Sampling is essentially the process of dividing the original wave up into a series of smaller slices. Obviously, it is easier to describe each slice more accurately than one can describe the wave as a whole. And if we then have
a description of the value of each slice (as an equivalent number), and a description of that number's position in the overall list of numbers describing the wave, it is fairly straightforward to reconstruct the original wave from these descriptions.

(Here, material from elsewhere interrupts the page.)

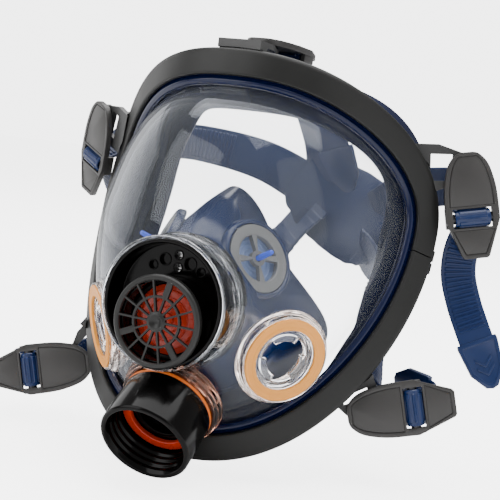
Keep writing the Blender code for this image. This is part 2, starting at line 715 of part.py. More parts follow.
def port_inlet_valve(place, neck_end):
    """Spider seat pressed behind the neck and its soft disc, which lifts into the mask."""
    high = neck_end - GAP
    seat = disc("port_valve_seat", 13.3 * MM, high - 2 * MM, high, VALVE_GREY, place)
    windows = [sector(3.4 * MM, 10.2 * MM, 90 * i + 10, 90 * i + 80) for i in range(4)]
    cutter = prism("port_valve_windows", windows, high - 5 * MM, high + 3 * MM, place=place,
                   cutter=True)
    boolean(seat, cutter, "DIFFERENCE")
    stem_hole = disc("port_stem_hole", 1.7 * MM, high - 5 * MM, high + 3 * MM, place=place,
                     steps=SMALL, cutter=True)
    boolean(seat, stem_hole, "DIFFERENCE")
    face = high - 2 * MM - GAP
    profile = [(0, high + 4 * MM), (1.3 * MM, high + 4 * MM), (1.3 * MM, face),
               (11.2 * MM, face), (11.2 * MM, face - 0.8 * MM), (0, face - 0.8 * MM)]
    turned("port_valve", profile, VALVE_BLUE, place)


def bayonet_inlet(side, word):
    place = inlet_place(side)
    ring(f"inlet_gasket_{word}", 15.7 * MM, 21.2 * MM, -1.7 * MM, 0, ORANGE, place)
    insert = ring(f"inlet_insert_{word}", 9.0 * MM, 15.3 * MM, -5.0 * MM, -2.2 * MM, CLEAR, place)
    slots = [sector(8 * MM, 11.8 * MM, 120 * i + 10, 120 * i + 62) for i in range(3)]
    cutter = prism(f"inlet_slots_{word}", slots, -8 * MM, 0, place=place, cutter=True)
    boolean(insert, cutter, "DIFFERENCE")


# ---------------------------------------------------------------- buckles and anchors

def buckle_place(name):
    """Local Z out of the buckle's face, local Y along its length, origin on its swivel."""
    pivot, length, normal, _ = BUCKLES[name]
    return facing(Vector(pivot) * MM, normal, length)


def leaf_outline(inset=0.0):
    """Round end, swelling sides and tapered tail of the buckle, as an outline."""
    sides = ((0.0, 4.2), (2.0, 7.2), (5.5, 9.8), (12.0, 12.1), (21.0, 13.6), (34.0, 14.0),
             (38.5, 13.2), (54.2, 6.9), (55.0, 6.0))
    half = []
    for along, width in sides:
        y = min(max(along * MM, inset), BUCKLE_LENGTH - inset) - PIVOT_INSET
        half.append((width * MM - inset, y))
    return half + [(-x, y) for x, y in reversed(half)]


def box_outline(low_x, high_x, low_y, high_y):
    return [(low_x, low_y), (high_x, low_y), (high_x, high_y), (low_x, high_y)]


def buckle(name, place):
    """Leaf-shaped plate with a strap slot, side rails that hold the bar, and sunk faces."""
    body = prism(f"buckle_{name}", [leaf_outline()], BUCKLE_BACK, BUCKLE_FRONT, GREY, place)
    for side in (1, -1):
        low_x, high_x = sorted((side * 11.0 * MM, side * 13.4 * MM))
        foot = box_outline(low_x, high_x, BAR_AT - 6 * MM, BAR_AT + SLOT_HALF)
        rail = prism(f"rail_{name}_{side}", [foot], -3.2 * MM, 2 * MM, place=place, cutter=True)
        boolean(body, rail, "UNION")
    opening = box_outline(-10.3 * MM, 10.3 * MM, BAR_AT - SLOT_HALF, BAR_AT + SLOT_HALF)
    slot = prism(f"slot_{name}", [opening], -6 * MM, 8 * MM, place=place, cutter=True)
    boolean(body, slot, "DIFFERENCE")
    face = prism(f"recess_{name}", recess_outlines(), BUCKLE_FRONT - 0.7 * MM,
                 BUCKLE_FRONT + 2 * MM, place=place, cutter=True)
    boolean(body, face, "DIFFERENCE")
    hole = disc(f"bar_hole_{name}", BAR_RADIUS + GAP * 0.5, -16 * MM, 16 * MM, steps=SMALL,
                place=bar_place(place), cutter=True)
    boolean(body, hole, "DIFFERENCE")
    socket = disc(f"socket_{name}", PIVOT_HOLE, -1 * MM, 2.6 * MM, steps=SMALL, place=place,
                  cutter=True)
    boolean(body, socket, "DIFFERENCE")
    return body


def bar_place(place):
    """Local +Z across the buckle, along its strap bar."""
    return place @ facing(Vector((0, BAR_AT, BAR_HEIGHT)), X_AXIS)


def buckle_rivet(name, place):
    """Headed pin pressed into the buckle from behind, on which it swivels."""
    profile = [(0, 2.3), (2.4, 2.3), (2.4, -3.6), (4.6, -3.6), (4.2, -5.2), (0, -5.2)]
    profile = [(radius * MM, height * MM) for radius, height in profile]
    return turned(f"buckle_rivet_{name}", profile, BLACK, place, steps=SMALL)


def swivelling_buckle(name):
    """The buckle and all that turns with it, hung on an empty on the swivel's axis."""
    place = buckle_place(name)
    swivel = bpy.data.objects.new(f"swivel_{name}", None)
    swivel.matrix_world = place
    MODEL.objects.link(swivel)
    bar = disc(f"buckle_bar_{name}", BAR_RADIUS, -13 * MM, 13 * MM, STEEL, bar_place(place), SMALL)
    for piece in (buckle(name, place), bar, buckle_rivet(name, place), strap_end(name)):
        parented(piece, swivel)


def recess_outlines():
    """The sunk faces on both sides of the strap slot, inside a 2 mm border."""
    border = 2 * MM
    outline = [(x, y) for x, y in leaf_outline(border) if x > 0]
    split_low = BAR_AT - SLOT_HALF
    split_high = BAR_AT + SLOT_HALF
    lower = [(x, y) for x, y in outline if y < split_low]
    upper = [(x, y) for x, y in outline if y > split_high]
    lower.append((11.4 * MM, split_low + 1 * MM))
    upper.insert(0, (11.4 * MM, split_high - 1 * MM))
    return [half + [(-x, y) for x, y in reversed(half)] for half in (lower, upper)]


def strap_anchor(name):
    """Tab from the rim to the swivel, with a window, cut to rest on the rim."""
    pivot, _, normal, angle = BUCKLES[name]
    pivot = Vector(pivot) * MM
    normal = Vector(normal).normalized()
    root = rim_section(math.radians(angle), ((-4.5, -8, 0, 0),))[0]
    towards = root - pivot
    towards -= towards.dot(normal) * normal
    reach = towards.length
    place = facing(pivot, buckle_place(name).to_3x3() @ Z_AXIS, towards)
    half = 12 * MM
    outline = arc(0, 0, 7 * MM, 180, 360, 8) + [(half, reach * 0.55), (half, reach),
                                                (-half, reach), (-half, reach * 0.55)]
    tab = prism(f"strap_anchor_{name}", [outline], -3.2 * MM, -0.4 * MM, BLACK, place)
    lift = (root - pivot).dot(place.to_3x3() @ Z_AXIS)
    block_low, block_high = sorted((lift, -1.8 * MM))
    block = prism(f"anchor_block_{name}", [box_outline(-half, half, reach - 4 * MM, reach + 4 * MM)],
                  block_low - 1.4 * MM, block_high + 1.4 * MM, place=place, cutter=True)
    boolean(tab, block, "UNION")
    if reach > 18 * MM:
        window = prism(f"anchor_window_{name}",
                       [box_outline(-7 * MM, 7 * MM, 7.2 * MM, reach - 8 * MM)], -9 * MM, 9 * MM,
                       place=place, cutter=True)
        boolean(tab, window, "DIFFERENCE")
    hole = disc(f"anchor_hole_{name}", PIVOT_HOLE, -9 * MM, 9 * MM, steps=SMALL, place=place,
                cutter=True)
    boolean(tab, hole, "DIFFERENCE")
    boolean(tab, rim_envelope(), "DIFFERENCE")
    return tab


# ---------------------------------------------------------------- straps and harness

def smooth(points, steps):
    """Points on a smooth curve (Catmull-Rom) through the given ones."""
    padded = [2 * points[0] - points[1]] + points + [2 * points[-1] - points[-2]]
    curve = []
    for i in range(len(points) - 1):
        p0, p1, p2, p3 = padded[i:i + 4]
        for j in range(steps):
            s = j / steps
            curve.append(0.5 * ((2 * p1) + (p2 - p0) * s + (2 * p0 - 5 * p1 + 4 * p2 - p3) * s * s
                                + (3 * p1 - p0 - 3 * p2 + p3) * s ** 3))
    curve.append(points[-1].copy())
    return curve


def ribbon(name, path, sideways, half_width, wall, mat, cutter=False):
    """Flat strap along a path; sideways gives its width direction at each point."""
    rings = []
    for i, point in enumerate(path):
        ahead = path[min(i + 1, len(path) - 1)] - path[max(i - 1, 0)]
        side = sideways[i] - sideways[i].project(ahead)
        side.normalize()
        face = side.cross(ahead).normalized() * wall / 2
        half = half_width[i] if isinstance(half_width, list) else half_width
        rings.append([point - side * half - face, point + side * half - face,
                      point + side * half + face, point - side * half + face])
    return loft(name, rings, mat, loop=False, cutter=cutter)


def strap_loop_path():
    """Side view (along, out) of the strap over the bar, from behind the buckle and back."""
    radius = BAR_RADIUS + GAP + STRAP_WALL / 2
    angles = [math.radians(22.5 * i) for i in range(9)]
    return [(BAR_AT - radius * math.cos(a), BAR_HEIGHT + radius * math.sin(a)) for a in angles]


# Free ends of the straps, from behind the bar to the tab, in each buckle's own axes (mm)
STRAP_TAILS = {
    "top": ((0, 31, -9), (3, 44, -16), (12, 58, -30), (18, 66, -46)),
    "upper_left": ((1, 33, -6), (6, 44, -8), (8, 56, -9), (6.5, 70, -9), (4, 82, -8),
                   (1.6, 92, -7)),
    "upper_right": ((0, 34, -7), (0, 46, -13), (0, 58, -20)),
    "lower_left": ((1, 33, -7), (0, 38.5, -11.5), (-3, 35, -18)),
    "lower_right": ((0, 33, -7), (0, 38.5, -11.5), (1, 36, -19)),
}
STRAP_LEAD = ((0, 21.6, -4.0), (0, 19.0, -9.5), (0, 12, -13))
# Pointed tab on each free end: distance along and half width
STRAP_TAB = ((1.0 * MM, 10.6 * MM), (15.0 * MM, 9.0 * MM), (24.0 * MM, 2.6 * MM))


def strap_end(name):
    """Part of the strap that moves with the buckle: lead, turn over the bar, and free tail."""
    place = buckle_place(name)
    over = [Vector((0, y, z)) for y, z in strap_loop_path()]
    lead = [Vector(point) * MM for point in reversed(STRAP_LEAD)]
    tail = [Vector(point) * MM for point in STRAP_TAILS[name]]
    path = smooth(lead, 2) + over + smooth([over[-1] + Vector((0, 0.4 * MM, -2 * MM))] + tail, 3)
    path = [place @ point for point in path]
    side = place.to_3x3() @ X_AXIS
    halves = [STRAP_HALF_WIDTH] * len(path)
    root, ahead = path[-1], (path[-1] - path[-2]).normalized()
    for along, half in STRAP_TAB:
        path.append(root + ahead * along)
        halves.append(half)
    return ribbon(f"strap_end_{name}", path, [side] * len(path), halves, STRAP_WALL, BLUE)


PAD_PATH = ((-4, 86, 40), (10, 90, 30), (26, 91, 22), (42, 88, 14), (54, 82, 8))
PAD_HALF_WIDTHS = (14, 19, 23, 25, 26, 26, 25, 22, 17)
PAD_SIDE = Vector((0.3, 0.2, 0.9)).normalized()
# Harness arms: station and height on the pad where each starts, route to just behind its
# buckle (mm), and the direction of its width
HARNESS_ARMS = {
    "top": (2, 8, ((10, 86, 58), (4, 68, 82), (3, 46, 93)), (1, 0, 0)),
    "upper_left": (6, 10, ((66, 78, 38), (92, 64, 44), (106, 52, 44)), (0, -0.2, 1)),
    "upper_right": (2, 0, ((-24, 82, 45), (-60, 71, 51), (-82, 62.5, 50),
                       (-96, 48, 48)), (0, 0.15, 1)),
    "lower_left": (6, -10, ((60, 70, -18), (63, 50, -44), (76, 24, -66)), (-0.5, 0.2, 0.8)),
    "lower_right": (2, -6, ((-24, 76, -20), (-64, 52, -54), (-94, 22, -76)), (0.4, 0.3, 0.85)),
}


def head_harness():
    """One rubber moulding: a back pad with five arms."""
    path = smooth([Vector(point) * MM for point in PAD_PATH], 2)
    pad = ribbon("head_harness", path, [PAD_SIDE] * len(path),
                 [half * MM for half in PAD_HALF_WIDTHS], 2.4 * MM, BLUE)
    for name, (station, height, route, side) in HARNESS_ARMS.items():
        start = path[station] + PAD_SIDE * height * MM
        points = smooth([start] + [Vector(point) * MM for point in route], 3)
        count = len(points)
        halves = [(13 - 4 * i / (count - 1)) * MM for i in range(count)]
        arm = ribbon(f"harness_arm_{name}", points, [Vector(side)] * count, halves, 2.0 * MM, BLUE,
                     cutter=True)
        boolean(pad, arm, "UNION")
    return pad


# ---------------------------------------------------------------- assembly

def build():
    rim_frames()
    face_seal()
    visor()
    nose_cup()
    for side, word in ((1, "left"), (-1, "right")):
        inhalation_valve(side, word)
        bayonet_inlet(side, word)
    front_housing()
    clamp_ring()
    speech_parts()
    exhalation_parts()
    canister_port()
    for name in BUCKLES:
        swivelling_buckle(name)
        strap_anchor(name)
    head_harness()


build()
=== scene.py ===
"""Looks of the full-face respirator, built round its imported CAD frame.

Units are metres, +Z is up, the visor faces -Y and +X is the wearer's left, as in the frame.
Sections, profiles and sizes without MM are in millimetres, scaled where points are placed.
"""
import math

import bmesh
import bpy
from mathutils import Matrix, Vector


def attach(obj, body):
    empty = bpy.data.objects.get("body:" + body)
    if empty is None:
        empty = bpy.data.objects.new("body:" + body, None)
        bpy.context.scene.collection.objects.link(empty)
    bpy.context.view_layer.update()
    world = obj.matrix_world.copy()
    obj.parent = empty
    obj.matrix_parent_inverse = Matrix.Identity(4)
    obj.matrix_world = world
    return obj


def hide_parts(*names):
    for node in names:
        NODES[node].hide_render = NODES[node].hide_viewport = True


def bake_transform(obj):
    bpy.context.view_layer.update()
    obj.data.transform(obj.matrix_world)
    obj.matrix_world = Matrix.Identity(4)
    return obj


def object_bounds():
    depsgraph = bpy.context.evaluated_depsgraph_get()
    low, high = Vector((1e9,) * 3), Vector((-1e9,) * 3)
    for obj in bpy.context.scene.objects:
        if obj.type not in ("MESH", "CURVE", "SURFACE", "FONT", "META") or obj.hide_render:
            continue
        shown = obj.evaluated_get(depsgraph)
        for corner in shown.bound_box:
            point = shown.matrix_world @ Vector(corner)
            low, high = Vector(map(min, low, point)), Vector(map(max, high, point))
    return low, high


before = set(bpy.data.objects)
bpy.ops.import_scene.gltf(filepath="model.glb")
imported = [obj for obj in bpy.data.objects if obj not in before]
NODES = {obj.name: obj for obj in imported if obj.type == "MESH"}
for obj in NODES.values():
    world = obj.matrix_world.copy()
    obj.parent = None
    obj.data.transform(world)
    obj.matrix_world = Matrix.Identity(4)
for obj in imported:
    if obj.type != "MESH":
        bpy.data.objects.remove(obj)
CAD_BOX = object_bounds()

MM = 0.001
X_AXIS = Vector((1, 0, 0))
Y_AXIS = Vector((0, 1, 0))
Z_AXIS = Vector((0, 0, 1))
FINE = 112                          # sides of a turned piece
SIDES = ((1, "left"), (-1, "right"))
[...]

Analog: Inform Socks (3-Pack)-multi/l
The figure above shows the original wave, and slices we have made. We can reconstruct the wave by joining the samples (dots) that we have created. The reconstructed wave is not totally an accurate copy - it is more jagged than the original. This is the negative side of digital technology. A/D conversion is essentially a matter of approximation: The slices only give you an idea of what the original analog signal was like. However, this is becoming rapidly less of a drawback, as modern technology is using higher and higher sampling rates to make finer and finer slices of the original signal. If we can make the samples/slices much finer, the wave we can reconstruct from this information becomes closer and closer in shape to the original analog wave. It is generally accepted that if the sampling rate is twice the highest frequency wave in the audio signal, the results of sampling will be indistinguishable to the human ear from the original analog sound wave. This is why digital audio on CDs are sampled at 44100 Hertz (or 44100 samples per second, 44.1 KiloHertz or KHz) - because the highest frequency detectable by the human ear is 20000 Hz, and this is more than twice that. Digital video recordings record sound at 48000 Hz, so their audio is a little higher in quality. FM stations often sample the audio at 32 KHz, as the higher frequencies - 16000 Hz and above - often get lost in the broadcast process, and we need to be concerned with recording and reproducing audio only upto that limit.
Data/Bit Rate
The other factor that controls the quality and accuracy of the digital signal is the amount of information we can store about each of the samples/slices:
The more information we store about each sample, the greater the accuracy in reconstructing the original wave. In digital storage, each 1 or 0 that we use is called a bit of information. CDs usually use 16 bit sampling - that is, 16 bits to describe each sample. More recent pro audio equipment uses 24, 32, 48 or 96 bit sampling, leading to ever more accurate storage and retrieval.
D/A Conversion
Once the audio is stored in a digital format, we need equipment and techniques to convert it back into the original analog sound as well. The CD players, DVD players and MP3 music players that we see all around us today - including the music players built into many mobile phones - perform just this function: They convert the digital signal back into the analog signal, a process known as D/A conversion. This is the exact reverse of the sampling process.
As noted previously, both the sampling and the D/A conversion process involve some loss of audio information. Some people can be sensitive to this loss, and can 'feel' the difference between the digital version and the analog version of the same audio recording. But increasingly, as digital audio equipment improves, even low cost consumer grade equipment can give you a high enough grade of storage and reproduction to satisfy the vast majority of listeners.